GIVEN DATA:

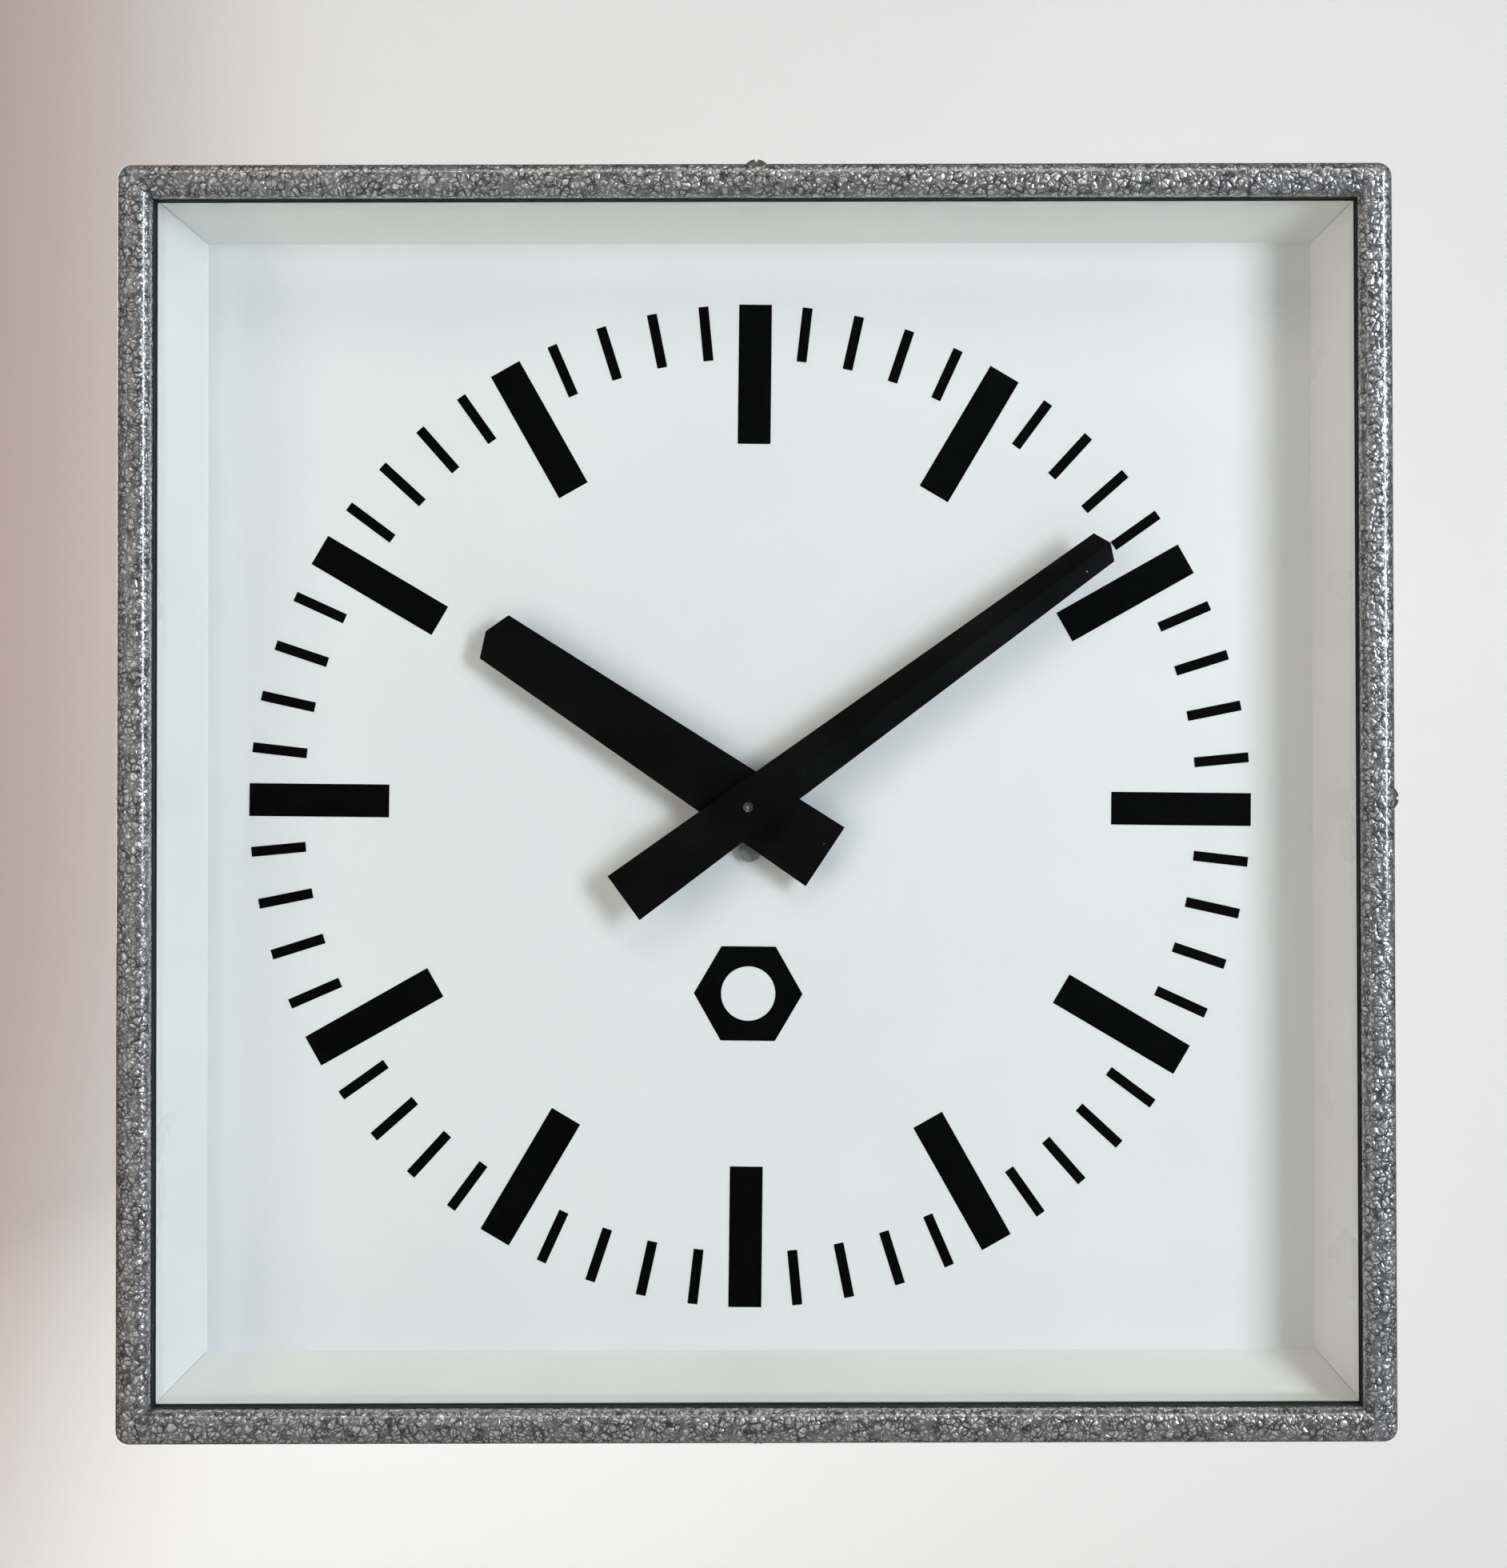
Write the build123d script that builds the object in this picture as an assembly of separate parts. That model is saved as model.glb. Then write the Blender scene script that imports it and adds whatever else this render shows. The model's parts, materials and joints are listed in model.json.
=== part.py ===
from build123d import *
import os
from math import acos, cos, pi, radians, sin, tan

# A square wall clock of the kind that hangs in works, garages and filling stations: a folded steel
# front frame over a steel case, flat glass, a white mitred liner, a printed dial, two hands and a
# slave movement that one electrical impulse a minute steps on.
# Sizes are in millimetres. +Z is up and +X is to the right of someone who reads the dial, which
# faces -Y. The origin is the middle of the case's back, on the wall. A "depth" is a distance
# behind the frame's front face, and an "inset" is a distance inwards from the frame's outer side.

# Frame and case
case_width = 430.0
case_height = 430.0
case_depth = 84.0
frame_sheet = 1.5
frame_face = 11.5
frame_skirt = 34.0
shoulder_radius = 4.5
lip_depth = 5.0
lip_radius = 4.0
case_gap = 0.4
case_sheet = 1.2
case_front = 6.0
case_back_radius = 1.0

# Screws that hold the frame to the case, one in the middle of each side
frame_screw_radius = 2.5
frame_screw_depth = 14.0
frame_screw_head_radius = 4.2
frame_screw_head_height = 3.5
frame_screw_tail = 2.9
screw_hole_gap = 0.2

# Glass and its rubber channel
glass_thickness = 3.0
glass_edge_room = 1.7
gasket_leg = 1.0
gasket_web = 1.2
gasket_show = 0.5

# Liner between the glass and the dial
liner_sheet = 1.0
liner_straight = 9.6
liner_sloped = 17.4
liner_narrowing = 10.2
liner_bend_radius = 5.0
liner_flange = 5.0
mitre_gap = 0.15

# Dial, its brackets and its screws
dial_sheet = 1.5
dial_border = 1.0
dial_axis_x = -3.6
dial_axis_z = -3.3
dial_turn = 0.7
bracket_sheet = 2.0
bracket_length = 120.0
bracket_leg = 14.0
bracket_edge = 2.3
dial_screw_radius = 1.5
dial_screw_head_radius = 2.75
dial_screw_head_height = 2.0
dial_screw_tail = 0.6
dial_screw_spacing = 90.0
dial_nut_radius = 3.2
dial_nut_height = 2.4
dial_nut_gap = 0.8

# Printed marks
ink_thickness = 0.1
ring_radius = 175.2
hour_mark = (11.5, 48.9)
minute_mark = (3.5, 19.1)
badge_drop = 66.0
badge_radius = 19.0
badge_hole_radius = 9.5

# Hands, at nine minutes past ten
hand_sheet = 1.0
hour_boss_lift = 3.5
hand_gap = 0.7
minute_angle = 54.0
hour_angle = 303.7
hour_tip, hour_corner, hour_tail = 109.6, 106.1, 31.7
hour_half_width_tail, hour_half_width_corner = 12.2, 9.0
minute_tip, minute_corner, minute_tail = 154.5, 151.9, 53.1
minute_half_width_tail, minute_half_width_corner = 9.35, 6.0
fold_start, fold_apex, fold_slope = 15.7, 21.8, 0.2
hour_boss_radius, hour_boss_length = 6.0, 4.0
minute_boss_radius, minute_boss_length = 4.5, 2.8

# Arbors and fits
running_gap = 0.04
hole_gap = 1.0
minute_arbor_radius = 1.75
hour_pipe_radius = 3.0
hour_pipe_show = 0.5
arbor_dimple_radius = 0.8
stud_radius = 1.25
stud_head_radius = 2.2
stud_head_height = 0.7
train_arbor_radius = 1.2
train_pivot_radius = 0.8
bush_radius = 3.5
bush_flange_radius = 4.5
bush_flange = 0.6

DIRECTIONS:
Your task is to quote the listing above word for word.

SOLUTION TO THIS EXERCISE:
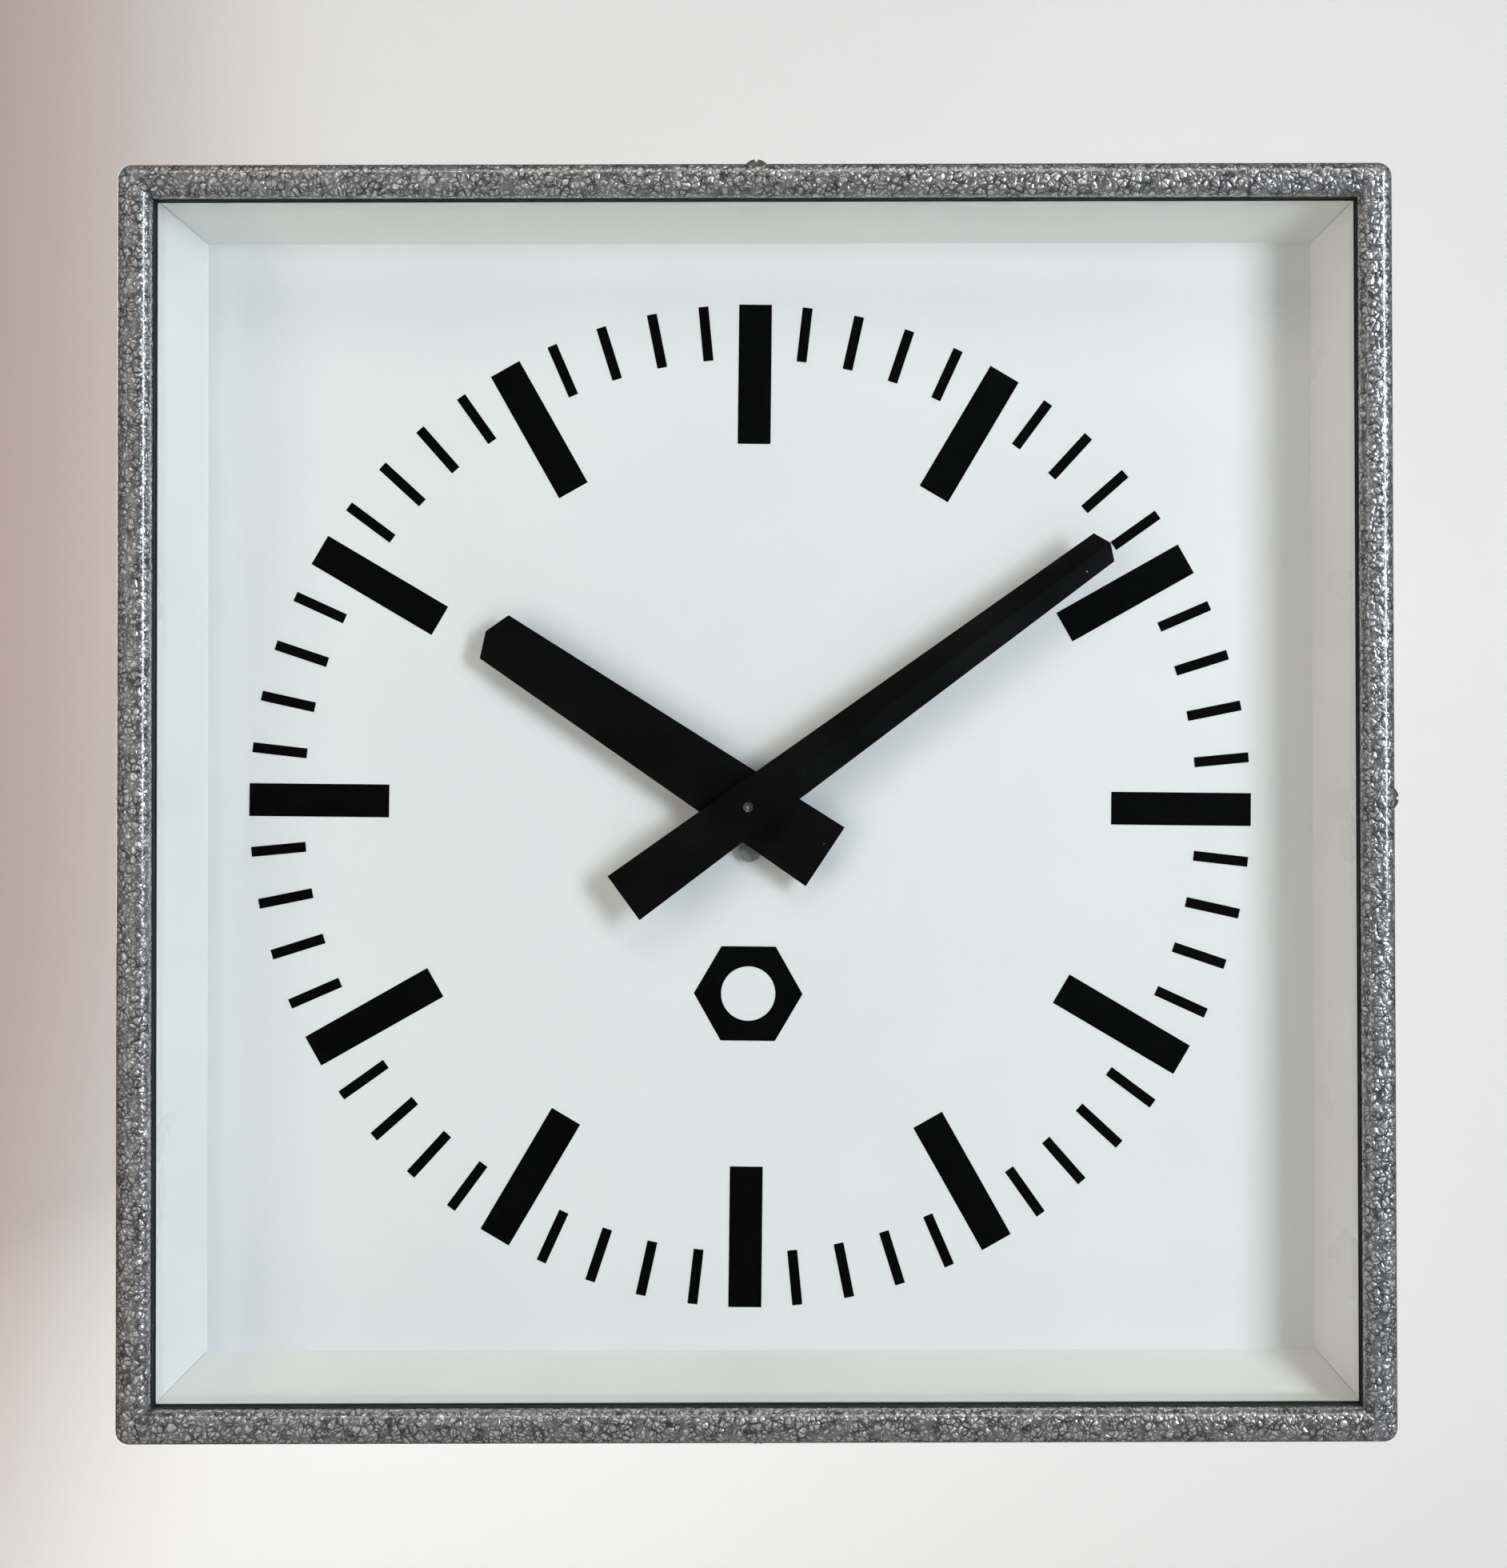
Write the build123d script that builds the object in this picture as an assembly of separate parts. That model is saved as model.glb. Then write the Blender scene script that imports it and adds whatever else this render shows. The model's parts, materials and joints are listed in model.json.
=== part.py ===
from build123d import *
import os
from math import acos, cos, pi, radians, sin, tan

# A square wall clock of the kind that hangs in works, garages and filling stations: a folded steel
# front frame over a steel case, flat glass, a white mitred liner, a printed dial, two hands and a
# slave movement that one electrical impulse a minute steps on.
# Sizes are in millimetres. +Z is up and +X is to the right of someone who reads the dial, which
# faces -Y. The origin is the middle of the case's back, on the wall. A "depth" is a distance
# behind the frame's front face, and an "inset" is a distance inwards from the frame's outer side.

# Frame and case
case_width = 430.0
case_height = 430.0
case_depth = 84.0
frame_sheet = 1.5
frame_face = 11.5
frame_skirt = 34.0
shoulder_radius = 4.5
lip_depth = 5.0
lip_radius = 4.0
case_gap = 0.4
case_sheet = 1.2
case_front = 6.0
case_back_radius = 1.0

# Screws that hold the frame to the case, one in the middle of each side
frame_screw_radius = 2.5
frame_screw_depth = 14.0
frame_screw_head_radius = 4.2
frame_screw_head_height = 3.5
frame_screw_tail = 2.9
screw_hole_gap = 0.2

# Glass and its rubber channel
glass_thickness = 3.0
glass_edge_room = 1.7
gasket_leg = 1.0
gasket_web = 1.2
gasket_show = 0.5

# Liner between the glass and the dial
liner_sheet = 1.0
liner_straight = 9.6
liner_sloped = 17.4
liner_narrowing = 10.2
liner_bend_radius = 5.0
liner_flange = 5.0
mitre_gap = 0.15

# Dial, its brackets and its screws
dial_sheet = 1.5
dial_border = 1.0
dial_axis_x = -3.6
dial_axis_z = -3.3
dial_turn = 0.7
bracket_sheet = 2.0
bracket_length = 120.0
bracket_leg = 14.0
bracket_edge = 2.3
dial_screw_radius = 1.5
dial_screw_head_radius = 2.75
dial_screw_head_height = 2.0
dial_screw_tail = 0.6
dial_screw_spacing = 90.0
dial_nut_radius = 3.2
dial_nut_height = 2.4
dial_nut_gap = 0.8

# Printed marks
ink_thickness = 0.1
ring_radius = 175.2
hour_mark = (11.5, 48.9)
minute_mark = (3.5, 19.1)
badge_drop = 66.0
badge_radius = 19.0
badge_hole_radius = 9.5

# Hands, at nine minutes past ten
hand_sheet = 1.0
hour_boss_lift = 3.5
hand_gap = 0.7
minute_angle = 54.0
hour_angle = 303.7
hour_tip, hour_corner, hour_tail = 109.6, 106.1, 31.7
hour_half_width_tail, hour_half_width_corner = 12.2, 9.0
minute_tip, minute_corner, minute_tail = 154.5, 151.9, 53.1
minute_half_width_tail, minute_half_width_corner = 9.35, 6.0
fold_start, fold_apex, fold_slope = 15.7, 21.8, 0.2
hour_boss_radius, hour_boss_length = 6.0, 4.0
minute_boss_radius, minute_boss_length = 4.5, 2.8

# Arbors and fits
running_gap = 0.04
hole_gap = 1.0
minute_arbor_radius = 1.75
hour_pipe_radius = 3.0
hour_pipe_show = 0.5
arbor_dimple_radius = 0.8
stud_radius = 1.25
stud_head_radius = 2.2
stud_head_height = 0.7
train_arbor_radius = 1.2
train_pivot_radius = 0.8
bush_radius = 3.5
bush_flange_radius = 4.5
bush_flange = 0.6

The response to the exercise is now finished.